Information supplied:
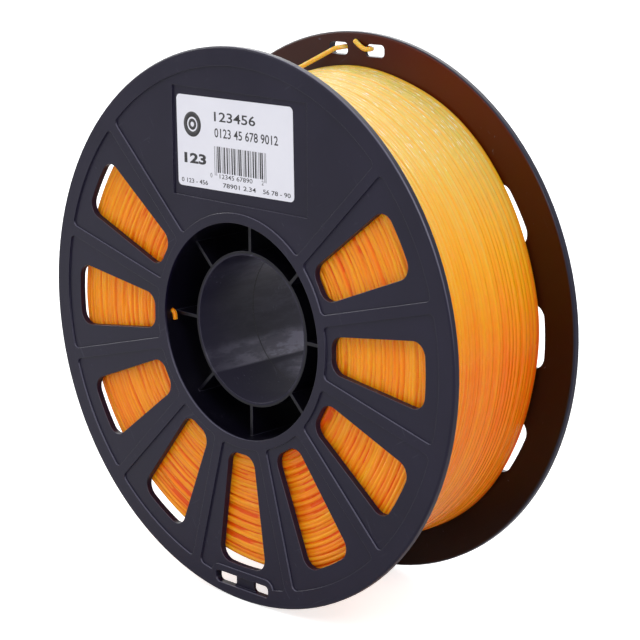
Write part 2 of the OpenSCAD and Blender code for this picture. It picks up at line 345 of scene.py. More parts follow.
class Graph:
    """A node tree being wired: short calls for adding nodes and linking sockets."""

    def __init__(self, tree: bpy.types.NodeTree) -> None:
        """Keeps the tree that the nodes go into."""
        self.tree = tree

    def feed(self, node: bpy.types.Node, **inputs: object) -> None:
        """Fills or links inputs of a node.

        Args:
            node: The node.
            **inputs: Values or sockets, under the inputs' names with _ for a space, or in_0 for a place.
        """
        for key, value in inputs.items():
            socket = node.inputs[int(key[3:]) if key.startswith("in_") else key.replace("_", " ")]
            if isinstance(value, Socket):
                self.tree.links.new(value, socket)
            else:
                socket.default_value = value

    def node(self, kind: str, settings: dict[str, object] | None = None,
             **inputs: object) -> bpy.types.Node:
        """Adds a node, sets its properties and feeds its inputs.

        Args:
            kind: Blender's name of the node type, without the ShaderNode in front.
            settings: Properties of the node.
            **inputs: Its inputs, as feed takes them.

        Returns:
            The node.
        """
        made = self.tree.nodes.new(kind if kind.startswith("Node") else "ShaderNode" + kind)
        for key, value in (settings or {}).items():
            setattr(made, key, value)
        self.feed(made, **inputs)
        return made

    def group(self, tree: bpy.types.NodeTree, **inputs: object) -> bpy.types.Node:
        """Places a shader group, with its own values."""
        return self.node("Group", {"node_tree": tree}, **inputs)

    def math(self, operation: str, *values: object) -> Socket:
        """Adds a math node for the operation and returns its result."""
        inputs = {f"in_{i}": value for i, value in enumerate(values)}
        return self.node("Math", {"operation": operation}, **inputs).outputs[0]

    def times(self, first: object, *others: object) -> Socket:
        """Multiplies all the values."""
        for value in others:
            first = self.math("MULTIPLY", first, value)
        return first

    def highest(self, first: object, *others: object) -> Socket:
        """Takes the highest of the values."""
        for value in others:
            first = self.math("MAXIMUM", first, value)
        return first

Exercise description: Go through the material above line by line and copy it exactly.

Task solution:
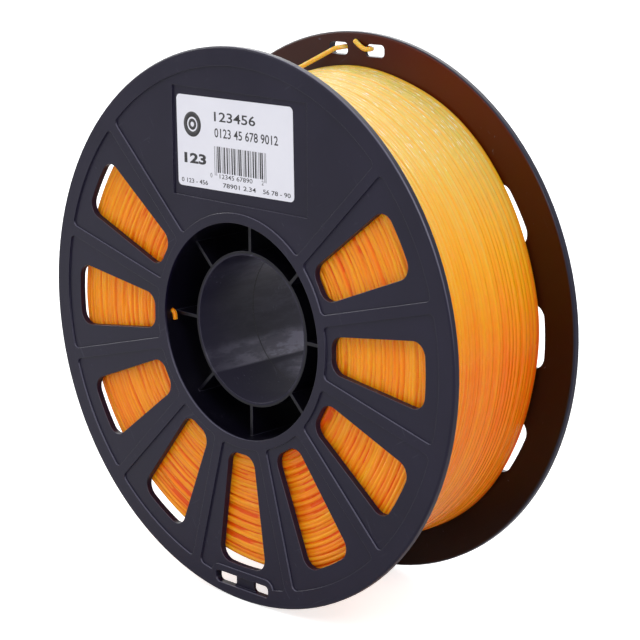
Write part 2 of the OpenSCAD and Blender code for this picture. It picks up at line 345 of scene.py. More parts follow.
class Graph:
    """A node tree being wired: short calls for adding nodes and linking sockets."""

    def __init__(self, tree: bpy.types.NodeTree) -> None:
        """Keeps the tree that the nodes go into."""
        self.tree = tree

    def feed(self, node: bpy.types.Node, **inputs: object) -> None:
        """Fills or links inputs of a node.

        Args:
            node: The node.
            **inputs: Values or sockets, under the inputs' names with _ for a space, or in_0 for a place.
        """
        for key, value in inputs.items():
            socket = node.inputs[int(key[3:]) if key.startswith("in_") else key.replace("_", " ")]
            if isinstance(value, Socket):
                self.tree.links.new(value, socket)
            else:
                socket.default_value = value

    def node(self, kind: str, settings: dict[str, object] | None = None,
             **inputs: object) -> bpy.types.Node:
        """Adds a node, sets its properties and feeds its inputs.

        Args:
            kind: Blender's name of the node type, without the ShaderNode in front.
            settings: Properties of the node.
            **inputs: Its inputs, as feed takes them.

        Returns:
            The node.
        """
        made = self.tree.nodes.new(kind if kind.startswith("Node") else "ShaderNode" + kind)
        for key, value in (settings or {}).items():
            setattr(made, key, value)
        self.feed(made, **inputs)
        return made

    def group(self, tree: bpy.types.NodeTree, **inputs: object) -> bpy.types.Node:
        """Places a shader group, with its own values."""
        return self.node("Group", {"node_tree": tree}, **inputs)

    def math(self, operation: str, *values: object) -> Socket:
        """Adds a math node for the operation and returns its result."""
        inputs = {f"in_{i}": value for i, value in enumerate(values)}
        return self.node("Math", {"operation": operation}, **inputs).outputs[0]

    def times(self, first: object, *others: object) -> Socket:
        """Multiplies all the values."""
        for value in others:
            first = self.math("MULTIPLY", first, value)
        return first

    def highest(self, first: object, *others: object) -> Socket:
        """Takes the highest of the values."""
        for value in others:
            first = self.math("MAXIMUM", first, value)
        return first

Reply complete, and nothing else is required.